The site has been cleaned out and is tidy, and the further demolition seems too neat and level to be part of a total removal, so I’m hopeful this is the start of a full restoration.

I still have no idea what happened here, I’d be interested to find out.

July 20th – Sad to see something seems to have happened to the building off Victoria Road in Darlaston that was once the town fore station – the roof appears to have collapsed.

I really don’t know what’s gone on, but the building seems to have been made fairly safe, but there’s extensive damage to the timbers, and the tiles have mostly been stripped.

Whilst this is a historically important building in Darlaston’s history, I’m a bit torn over the cost of repair – it will certainly cost a lost to sort out, for what is, effectively, an unused garage. But I do feell concerned for it’s future.

A sad sight. 

April 25th – The void in the canal embankment on the bend between Pier Street and Catshill Junction is worsening. It’s been growing for two years as the brickwork collapses, and the Canal & River Trust don’t seem to be in any hurry to fix it. They are undertaking repairs further down to sections of embankment that don’t seem as badly affected. Hopefully, they’re working up in this direction.

To me, this is a serious hazard that could trap a walkers foot or bicycle wheel. Like the cover to the sluice up at Clayhanger Bridge, it seems just like the kind of hazard they should be on top of.

The Canal & River Trust have been informed of both issues repeatedly.

January 27th – It’s been over a year since I reported the brickwork n the local canals collapsing into the water – both on the bend between Pier Street and Catshill junction, and on the stretch between Catshill and Clayhanger Bridge.

The Canal & River Trust came out once, and erected safety tape, which the guys cutting the grass removed.

Since then, loads of other spots have deteriorated.

This cavity is large enough to trap a bicycle wheel or child’s foot. If you rode or stepped into it, you’d fall into the canal. 

Watch out folks – the C&RT don’t give a toss so you’d better be on your guard.

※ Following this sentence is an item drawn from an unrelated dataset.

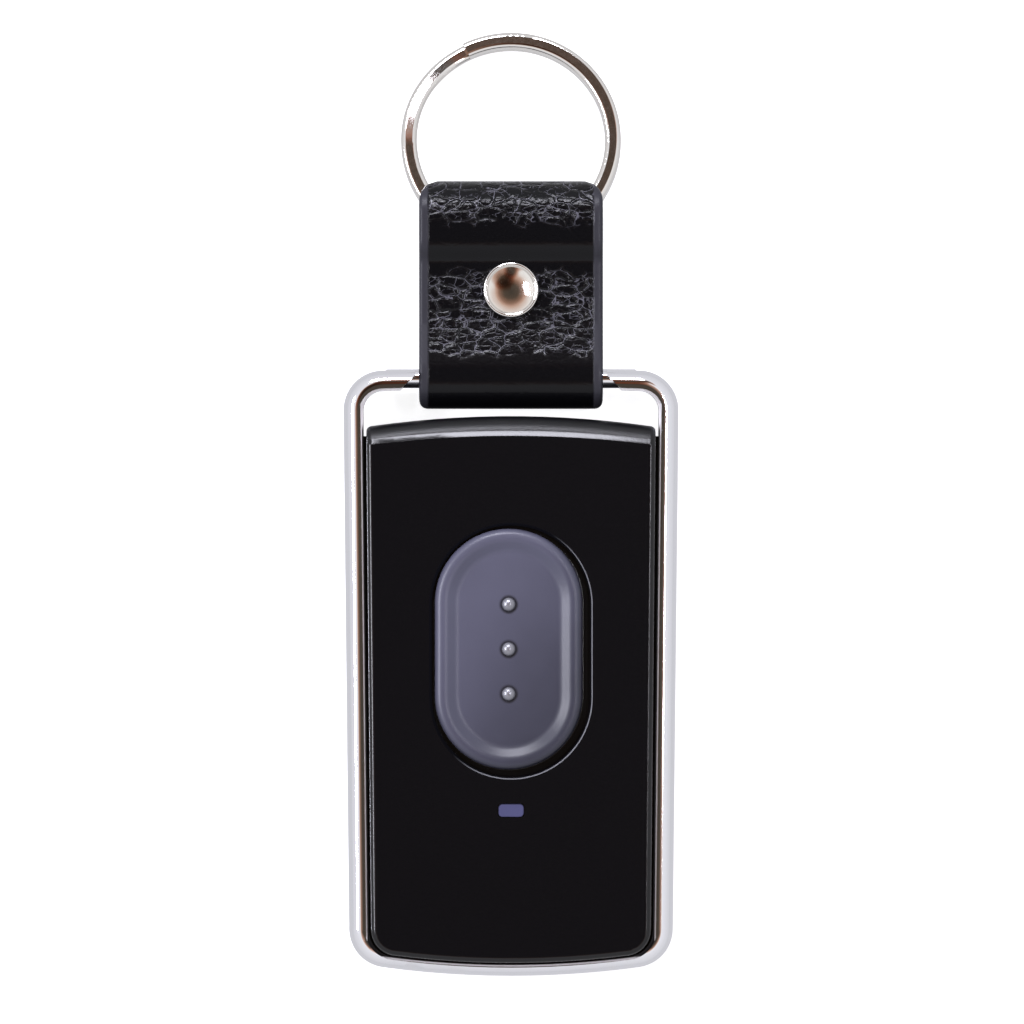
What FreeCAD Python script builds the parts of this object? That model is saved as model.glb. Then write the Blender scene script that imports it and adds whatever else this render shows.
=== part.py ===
import FreeCAD, Part
import math
import os
import Sketcher

# Key fob transmitter, lying on its back, button side up.
# Frame of the part: origin at the centre of the body's back face, +X to the right,
# +Y towards the split ring, +Z out of the button side. Millimetres.

doc = FreeCAD.newDocument("key_fob")
V = FreeCAD.Vector

# Driving dimensions: alias, value, what it is
TABLE = [
    ("body_thick", 11.6, "both shells together, back face to front face"),
    ("body_length", 59.3, "body along Y"),
    ("body_head_rise", 1.15, "bow of the body's head edge"),
    ("body_foot_rise", 1.15, "bow of the body's foot edge"),
    ("body_foot_corner", 2.8, "corner radius at the body's foot"),
    ("body_head_roll", 2.1, "rolled front edge at the body's head"),
    ("body_edge_round", 0.6, "rounding of the body's other front edges"),
    ("body_back_bevel", 0.5, "bevel of the back edges"),
    ("wall", 1.5, "side walls of the shells"),
    ("front_wall", 1.3, "front wall"),
    ("back_wall", 1.2, "back wall"),
    ("gap_head", 0.4, "body to frame, each side, at the head"),
    ("gap_foot", 0.25, "body to frame at the foot"),
    ("frame_head_width", 36.5, "frame across its head"),
    ("frame_foot_width", 35.1, "frame across its foot"),
    ("frame_depth", 9.0, "frame along Z"),
    ("frame_head_rise", 0.3, "bow of the frame's head edge"),
    ("frame_foot_rise", 1.5, "bow of the frame's foot edge"),
    ("frame_head_corner", 4.3, "outer corner radius at the head"),
    ("frame_foot_corner", 4.2, "outer corner radius at the foot"),
    ("frame_edge_round", 1.55, "rounding of the frame's outer edges"),
    ("band_side", 1.75, "front band of the frame at its sides"),
    ("band_head", 1.95, "front band at its head"),
    ("band_foot", 0.95, "front band at its foot"),
    ("band_step", 0.8, "depth of the step down to the inner ledge"),
    ("ledge", 0.4, "width of the inner ledge"),
    ("tongue_thick", 1.0, "tongue that the shells trap, along Z"),
    ("tongue_reach", 0.9, "tongue inwards from the ledge"),
    ("tongue_top", 27.5, "where the tongue ends, along Y"),
    ("tongue_gap", 0.05, "tongue to the groove that holds it"),
    ("rod_radius", 1.05, "round rod at the frame's head"),
    ("rod_reach", 4.1, "rod axis beyond the body's head edge"),
    ("scoop_low", 12.4, "half width of the strap's gap at the inner edge"),
    ("scoop_high", 10.4, "half width of the strap's gap at the outer edge"),
    ("scoop_tip", 0.7, "height of the horn beside the strap's gap"),
    ("button_width", 16.0, "button across"),
    ("button_length", 26.1, "button along Y"),
    ("button_x", -0.25, "centre of the button, which lies to one side in its opening"),
    ("button_y", 4.38, "centre of the button"),
    ("opening_y", 4.15, "centre of the button's opening"),
    ("button_gap", 0.57, "button to the edge of its opening, on average"),
    ("button_proud", 0.75, "rim of the button over the front face"),
    ("button_rim", 1.25, "flat-topped rim of the button"),
    ("button_dish", 0.7, "floor of the button below its rim"),
    ("button_flange", 0.8, "flange that keeps the button in, thickness"),
    ("button_flange_reach", 1.1, "flange outside the button's wall"),
    ("button_shell", 1.3, "button top thickness under its floor"),
    ("press_travel", 0.3, "travel of the button and of the switch"),
    ("opening_chamfer", 0.3, "chamfer round the button's opening"),
    ("dot_radius", 0.8, "raised dots on the button"),
    ("dot_height", 0.45, "dots over the button's floor"),
    ("dot_pitch", 4.85, "dots along Y"),
    ("light_width", 2.7, "light window across"),
    ("light_length", 1.35, "light window along Y"),
    ("light_y", -13.1, "centre of the light window"),
    ("light_corner", 0.4, "corners of the light window"),
    ("light_sunk", 0.15, "light window below the front face"),
    ("light_gap", 0.08, "light window to its opening"),
    ("light_flange", 0.7, "flange of the light guide"),
    ("board_thick", 1.0, "circuit board"),
    ("board_z", 5.0, "underside of the circuit board"),
    ("board_width", 25.6, "circuit board across"),
    ("board_length", 41.0, "circuit board along Y"),
    ("board_y", 0.3, "centre of the circuit board"),
    ("post_x", 11.3, "board posts from the centreline"),
    ("post_y", 18.6, "board posts from the board's centre"),
    ("post_radius", 1.5, "board post"),
    ("pin_radius", 0.8, "pin through the board"),
    ("pin_gap", 0.06, "pin to its hole in the board"),
    ("cell_radius", 10.0, "coin cell"),
    ("cell_thick", 3.2, "coin cell"),
    ("cell_y", 5.0, "centre of the cell"),
    ("clip_sheet", 0.2, "spring sheet of the positive clip"),
    ("clip_width", 6.0, "positive clip along Y"),
    ("contact_radius", 3.2, "negative contact"),
    ("cradle_gap", 0.55, "cell to the ribs that place it"),
    ("rib", 0.9, "inner ribs"),
    ("screw_x", 11.9, "case screws from the centreline"),
    ("screw_y", 24.2, "case screws from the body's centre"),
    ("screw_radius", 0.8, "screw shank"),
    ("screw_head_radius", 1.6, "screw head"),
    ("screw_head_thick", 0.9, "screw head"),
    ("screw_length", 6.0, "screw shank"),
    ("screw_seat", 1.0, "seat of the screw head over the back wall"),
    ("screw_bite", 2.6, "pilot holes in the front shell"),
    ("screw_gap", 0.05, "screw to its holes"),
    ("boss_radius", 2.0, "screw boss"),
    ("chip_x", -5.6, "controller chip"),
    ("chip_y", -6.4, "controller chip"),
    ("chip_width", 3.9, "controller chip across"),
    ("chip_length", 4.9, "controller chip along Y"),
    ("chip_pitch", 1.27, "legs of the controller chip"),
    ("can_x", 6.3, "resonator"),
    ("can_y", -6.2, "resonator"),
    ("can_width", 3.8, "square can of the resonator"),
    ("transistor_x", 7.4, "radio transistor"),
    ("transistor_y", -11.8, "radio transistor"),
    ("capacitor_x", -8.6, "row of capacitors"),
    ("resistor_x", -5.4, "row of resistors"),
    ("row_y", -10.6, "first of each row"),
    ("row_pitch", 1.9, "rows of small parts, along Y"),
    ("small_long", 1.6, "small parts across"),
    ("small_wide", 0.8, "small parts along Y"),
    ("coil_turns", 5, "turns of the antenna coil"),
    ("coil_pitch", 1.5, "turns of the antenna coil, along X"),
    ("coil_radius", 1.0, "middle line of the antenna coil"),
    ("coil_wire", 0.2, "half of the coil's square wire"),
    ("coil_x", -5.0, "middle of the antenna coil"),
    ("coil_inside", 3.23, "middle of the antenna coil from the button's end, along Y"),
    ("switch_width", 6.0, "square tact switch"),
    ("switch_tall", 2.5, "tact switch housing over the board"),
    ("stem_radius", 1.7, "moving stem of the switch"),
    ("stem_gap", 0.05, "stem to its guide and to the button"),
    ("stem_tall", 0.9, "stem over the switch cover"),
    ("strap_half", 10.0, "half width of the strap"),
    ("strap_thick", 1.5, "leather"),
    ("strap_rod_gap", 0.75, "fold to rod"),
    ("strap_ply_gap", 0.04, "between the layers under the rivet"),
    ("strap_reach", 21.55, "outer face of the far fold beyond the rod, along Y"),
    ("ring_gap", 0.3, "ring to the inside of its loop"),
    ("ring_room", 0.4, "ring to the leather that it passes at the loop's ends"),
    ("loop_run", 3.6, "flat run of the ring loop before the fold"),
    ("strap_lap", 3.1, "strap ends past the rivet"),
    ("strap_corner", 0.9, "corners of the strap where it folds round the rod"),
    ("strap_far_corner", 2.2, "corners of the strap where it folds round the ring"),
    ("rivet_reach", 9.65, "rivet beyond the rod, along Y"),
    ("rivet_radius", 3.0, "rivet cap"),
    ("rivet_edge", 0.35, "edge of the rivet cap"),
    ("rivet_dome", 0.3, "dome of the rivet cap over its edge"),
    ("rivet_rim", 0.4, "raised rim of the cap"),
    ("rivet_stem", 0.9, "stem of the rivet post"),
    ("rivet_tube", 1.25, "tube of the rivet cap"),
    ("rivet_gap", 0.04, "stem to tube and tube to leather"),
    ("ring_radius", 12.0, "split ring, outside"),
    ("ring_wire", 1.75, "wire of the ring, radially"),
    ("ring_coil", 1.15, "wire of the ring, axially"),
    ("ring_split", 0.05, "gap between the two coils"),
    ("ring_round", 0.5, "rounded outer edges of the wire"),
    ("ring_reach", 25.95, "centre of the ring beyond the rod, along Y"),
    ("ring_joggle", 34.0, "half angle of the step between the coils"),
    ("ring_joggle_at", 150.0, "where the coils step, as an angle"),
]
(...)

February 22nd – Out early on an errand. I had to get some stuff from Screwfix, so I headed up to Walsall Wood on a fine, dry sunny spring morning. Taking to the canal, I noted that the embankment is now collapsing away near Clayhanger Bridge in addition to the area between Catshill Junction and the Pier Street Bridge. Clearly, the poor weather is taking a heavy toll, and the Canal and River Trust (which used to be British Waterways) have still yet to visibly attend to the previous problem I drew to their attention. 

In the meantime, watch out if you’re cycling or walking here – the holes that open up are narrow and deep. Take care.